Quando seu livro A vertigem das listas foi lançado (no Brasil, pela Record, em 2010), Umberto Eco declarou em entrevista à revista Der Spiegel: “Gostamos de listas porque não desejamos morrer”. A máxima é radical e, além disso, soa como um contrassenso: listar não seria a vontade de dar conta, isto é, o resultado de um esforço de finalização? Não se pareceria, então, mais com o morrer do que com o instinto vital?

Muito pelo contrário. A lista, antes de ser um conjunto fechado, é potência de infinitude e multiplicação – aí reside seu impulso de vida. Nas palavras do próprio Eco, ao falar sobre a virtual impossibilidade de catalogar todas as estrelas do universo: “Quando Kant adverte o sentimento do sublime ao admirar o céu estrelado sobre si, experimenta a sensação (subjetiva) de que aquilo que vê vai além de sua sensibilidade e, portanto, postula um infinito”.

De certo modo, folhear um livro como Lists of Note (Canongate, 2014), organizado por Shaun Usher, o editor do site Letters of Note, se assemelha a admirar o céu estrelado. Trata-se de uma antologia de listas notáveis, desde os experimentos literários do escritor francês Georges Perec até os dez mandamentos da Máfia Siciliana, como “nunca olhar para a esposa de amigos”. O mero fato de o livro ser, evidentemente, uma lista de listas já nos sugeriria o poder vertiginoso descrito por Umberto Eco, mas dar o argumento por terminado aí não faria jus ao prazer que a antologia de Usher pode proporcionar.

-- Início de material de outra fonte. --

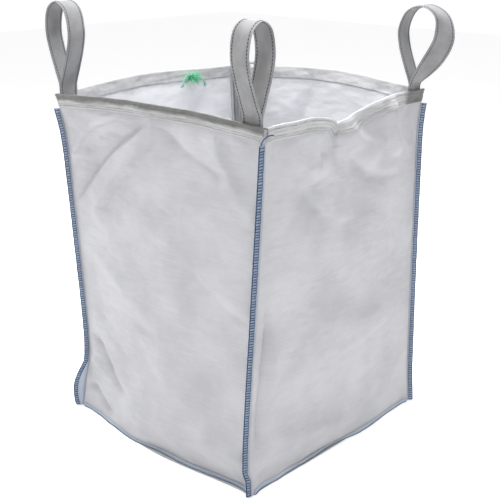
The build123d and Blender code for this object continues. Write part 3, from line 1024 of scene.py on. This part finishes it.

Há exemplos de todo tipo: os sete pecados sociais segundo Gandhi, as dez dicas de Billy Wilder para roteiristas e até uma lista de compras na China do século X. Misturam-se aqui, sem melindres, um recenseamento de operários egípcios que faltaram ao trabalho (c. 1250 a.C.) com as categorias de animais presentes no conto “O idioma analítico de John Wilkins”, de Jorge Luis Borges. Reunidas assim, sem hierarquização, têm por objetivo saciar nossa peculiar “gula por listas”, como diz Eco em seu ensaio:

A gula por listas nos leva muitas vezes a ler também as listas práticas [como a dos trabalhadores egípcios] como se fossem listas poéticas [a de Borges] – e, de fato, aquilo que distingue uma lista poética de uma lista prática é, com frequência, apenas a intenção com que a contemplamos.

Várias das listas compiladas em Lists of Note foram enviadas por correio ou entregues em mão. Um dos exemplos mais tocantes é a carta enviada em janeiro de 2011 por Lucas Armory a Anthony Tommasini, o principal crítico de música do New York Times. Tommasini havia publicado em seu jornal uma lista dos dez compositores mais importantes da história. Armory discordou de sua opinião e decidiu mandar uma carta explicando os porquês. Também ofereceu seu próprio elenco dos “dez mais”, com nomes luminosos da música erudita, como Rossini, Paganini e Prokoviev. Entretanto, o que torna o caso interessantíssimo é o P.S. de Lucas Armory: “I go to Lucy Moses School. I’m 8 years old.” (“Estudo na Lucy Moses School. Tenho 8 anos de idade”).

Outra carta-lista que vale a pena ser mencionada, de 9 de junho de 1908, tem como remetente o famoso escritor britânico Rudyard Kipling. A destinatária: sua filha mais nova, Elsie, de 12 anos de idade, carinhosamente apelidada de “Bird”. Nela, Kipling enumera sete “regras simples da vida em Londres”, cidade para qual Elsie viajaria dali a um tempo. Entre elas, “não role na grama dos parques, pois deixará seu vestido todo preto” e “não tente pegar os quadros com borboletas do National History Museum”. Assinado: “Daddo”.

Afinal, entre rascunhos de gigantes históricos (uma lista de compras de Galileu, uma agenda de DaVinci com tarefas como “medir um cadáver usando o comprimento de seu dedo”), decálogos sisudos para a instrução do público (os dez mandamentos de um Liberal segundo Bertrand Russell ou os Dez Novos Mandamentos do polêmico Christopher Hitchens) e centenas de conselhos destinados a mulheres, crianças etc., Lists of Note satisfaz a nossa gula.

Mais do que isso, pela força da quantidade e da variedade de exemplos, o livro nos revela o que poderíamos chamar de avesso da lista. Ali estão os itens gravados, alguns há milênios. Escondida nessa aparente imobilidade, entretanto, está a vertigem: a vontade de dar conta de tudo, de ordenar um universo por essência caótico. O avesso da lista, portanto, é sempre aquilo que lhe escapa, o que foge e sempre fugirá do conjunto. Por isso seguimos compondo listas. Pelo desejo de viver. Por isso nos fascinam tanto.